Napeague Meadow Road is covered by flood waters

Napeague Meadow Road is covered by flood waters from Napeague Harbor caused by Sandy in Amagansett (Oct. 29, 2012) Photo Credit: Gordon M. Grant

The East Hampton Town board, facing a deadline next month, has signed a letter of intent seeking a federal grant to bury power lines leading to Montauk -- but the town may have to pay a quarter of the project's $8 million cost.

Rep. Tim Bishop (D-Southampton) told town officials last week that the grant had to be applied for by filing a letter of commitment by July 5, but the board has not decided how to pay for the project. The board has reservations about how bonding for the work, and then waiting for federal reimbursement, might impact its budget under the state tax cap.

The board voted 5-0 to file the letter, but the five members asked the town attorney to review the application to make sure there is no commitment to do the work, because there is no guarantee they will win the grant.

The federal grant program aims to protect infrastructure that could be threatened by storms or other natural disasters.

"I was very satisfied by the response," said Montauk Realtor John Keeshan, who has been trying to get the power lines leading to Montauk put underground for four years. "It all has to begin with the town."

The overhead power lines leading to Montauk are particularly vulnerable to storms because of their proximity to the ocean. Keeshan said that at least 3 miles of transmission line would have to be buried, going west from the hamlet business district. "If we only get half of it buried, we'll be better off by half," he said.

The town board has discussed whether to create a special taxing district so that only area residents would be charged for the work, or to have the cost spread out townwide, but no decision has been made.

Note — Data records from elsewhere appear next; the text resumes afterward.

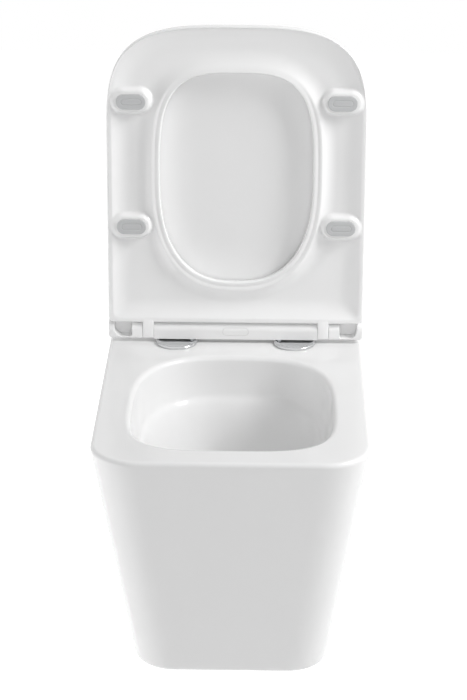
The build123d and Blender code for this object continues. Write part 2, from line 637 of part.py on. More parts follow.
seat = layers(
    seat_outline,
    ((SEAT_OVER, 3.0), (0.0, 1.0), (2.0, 0.0), (9.5, 0.0), (10.5, 0.4), (SEAT_UNDER, 1.3)),
)
opening = layers(
    lambda t, grow: hole(t, grow), ((SEAT_OVER - 0.1, 2.6), (1.5, 0.3), (3.0, 0.0), (10.2, 0.0), (11.1, 0.8))
)
TROUGH_END = SEAT_UNDER - TROUGH_DEEP
trough = layers(seat_outline, ((SEAT_UNDER + 0.1, RIM_LAND), (7.0, RIM_LAND + 2.5), (TROUGH_END, 15.0)))
trough = trough - layers(hole, ((SEAT_UNDER + 0.2, 6.5), (7.0, 9.0), (TROUGH_END - 0.1, 15.0)))
bosses = []
for side in (-1, 1):
    for x, s in BUFFERS.values():
        foot = Plane(at(side * x, s, TROUGH_END - 1), x_dir=(1, 0, 0), z_dir=(0, 0, -1))
        bosses.append(extrude(foot * SlotOverall(BOSS_LONG, BOSS_WIDE), BOSS_TOP - TROUGH_END + 1))
seat = seat - opening - trough
for boss in bosses:
    seat = seat + boss
for side in (-1, 1):
    ear = along_x(ear_profile(), side * EAR_IN, side * EAR_OUT)
    seat = seat + ear
square_way = Box(40, SHAFT_FLATS, SHAFT_FLATS)
seat = seat - Pos(-(EAR_IN + EAR_OUT) / 2, AXIS_Y, AXIS_Z) * square_way
seat = seat - rod(5.5, (EAR_IN - 1, AXIS_Y, AXIS_Z), (EAR_OUT + 1, AXIS_Y, AXIS_Z))
save(raised(one(seat)), "seat_ring")

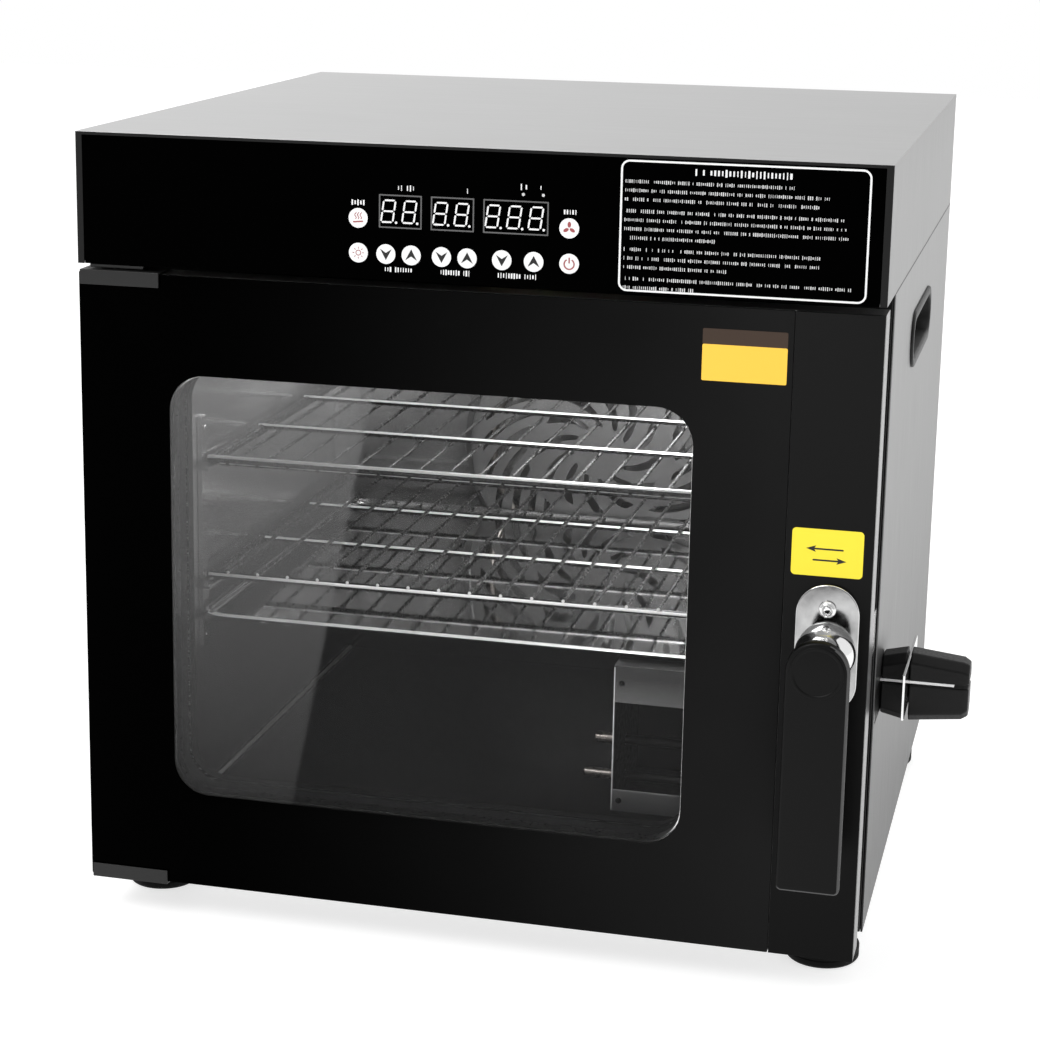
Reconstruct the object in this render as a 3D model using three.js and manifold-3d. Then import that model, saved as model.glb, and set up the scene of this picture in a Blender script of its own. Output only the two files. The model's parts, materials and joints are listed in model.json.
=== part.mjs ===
// Electric smoker: a head with a touch panel, a double-walled cabinet, a glass door with a
// lever latch, two wire racks, a drip tray and a wood-chip drawer in the right side.
// Millimetres. X runs to the right, Y to the back and Z up. Inside the group, lengths are
// measured from the cabinet's left side, the front of its head and the underside of its base.

import * as THREE from 'three';
import * as BufferGeometryUtils from 'three/addons/utils/BufferGeometryUtils.js';
import Module from 'manifold-3d';

const wasm = await Module();
wasm.setup();

// Clearances and the overrun that lets a cutter pass its surface
const seat = 0.3;
const slip = 0.8;
const boreSlip = 0.6;
const overrun = 2;

// Driving sizes of the cabinet
const cabinet = { width: 480, depth: 470, height: 472, headHeight: 79, setback: 54, sheet: 1.2 };
const chamber = { sideInset: 40, floor: 30, topInset: 28, backInset: 50, wall: 1 };
const mouth = { lip: 3, radius: 18, forward: 10, land: 9 };
const blanket = { thickness: 10 };
const foot = {
  height: 21, radius: 22.5, footprint: 21, disc: 10, ease: 2, neck: 14, inset: 24.5, front: 62, rearInset: 44,
  stud: 3, reach: 9,
};

// Head, touch panel and boards
const head = { sideLip: 4, topLip: 2 };
const glass = { thickness: 4, recess: 0.4 };
const panel = { displayStart: 187.5, displayGap: 5.8, displayRise: 40.3, keyGap: 12.7 };
const keys = { upperRise: 35.6, lowerRise: 15.4, spring: 3.4, springDepth: 8, carrier: 5, carrierStock: 1 };
const digit = { width: 12.6, height: 19 };
const displays = [
  { name: 'display_ignition_time', digits: 2, keySpread: 15.2 },
  { name: 'display_heat_time', digits: 2, keySpread: 15.2 },
  { name: 'display_temperature', digits: 3, keySpread: 18.7 },
];
const board = { thickness: 1.6, margin: 14, stud: 2.5, studInset: 4 };
const power = { left: 130, front: 140, width: 150, depth: 105, studHeight: 8 };
const relay = { count: 3, length: 19, width: 15, height: 16, pitch: 25, inset: 12 };
const transformer = { length: 42, width: 36, height: 34 };

// Door, window and seal
const door = { sideGap: 0.3, bottom: 3.8, topGap: 4.5, shell: 24, return: 10, stile: 50, seam: 0.5 };
const view = { left: 57, seamInset: 55.2, bottom: 64, topInset: 59.5, radius: 22 };
const inner = { inset: 33, rise: 25, thickness: 12, overlap: 8 };
const seal = { width: 8, offset: 1 };

// Hinges at the door's left edge
const hinge = { x: 14, y: 12, pin: 3, grip: 14, leafLength: 50, leafDepth: 20, leafStock: 1.2, lip: 9 };
const bracket = { left: 6, width: 34, front: 4, stock: 2, tab: 20 };

// Lever latch on the stile
const latch = { fromRight: 24, belowMiddle: 3.15, bar: 7, bore: 7 };
const latchBase = { width: 36.4, radius: 17.7, above: 40, below: 36, thickness: 2.7 };
const latchScrew = { rise: 26, drop: 26, head: 5, headHeight: 3, shank: 2, length: 9 };
const collar = { foot: 17.5, shoulder: 16.6, waist: 13.5, top: 12, length: 25 };
const collarShares = { rim: 0.12, shoulder: 0.32, waist: 0.62 };
const lever = { width: 36, drop: 131, thickness: 8, boss: 11, bossLength: 7.5, bevel: 2 };
const claw = { hub: 7.5, reach: 17, width: 10, thickness: 4, hubLength: 14 };
const striker = { stock: 2, height: 26, lip: 9, forward: 24, base: 13 };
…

Supervisor Bill Wilkinson said because the town would have to first pay for the entire job and then be reimbursed, issuing bonds for the entire project and paying for them when federal reimbursement comes could create cash-flow problems.

Bishop said on Friday that applying for the grant was not an irrevocable commitment, and that the town would be able to decide not to proceed with the work. He also cautioned that applying was no guarantee of getting the competitive grant.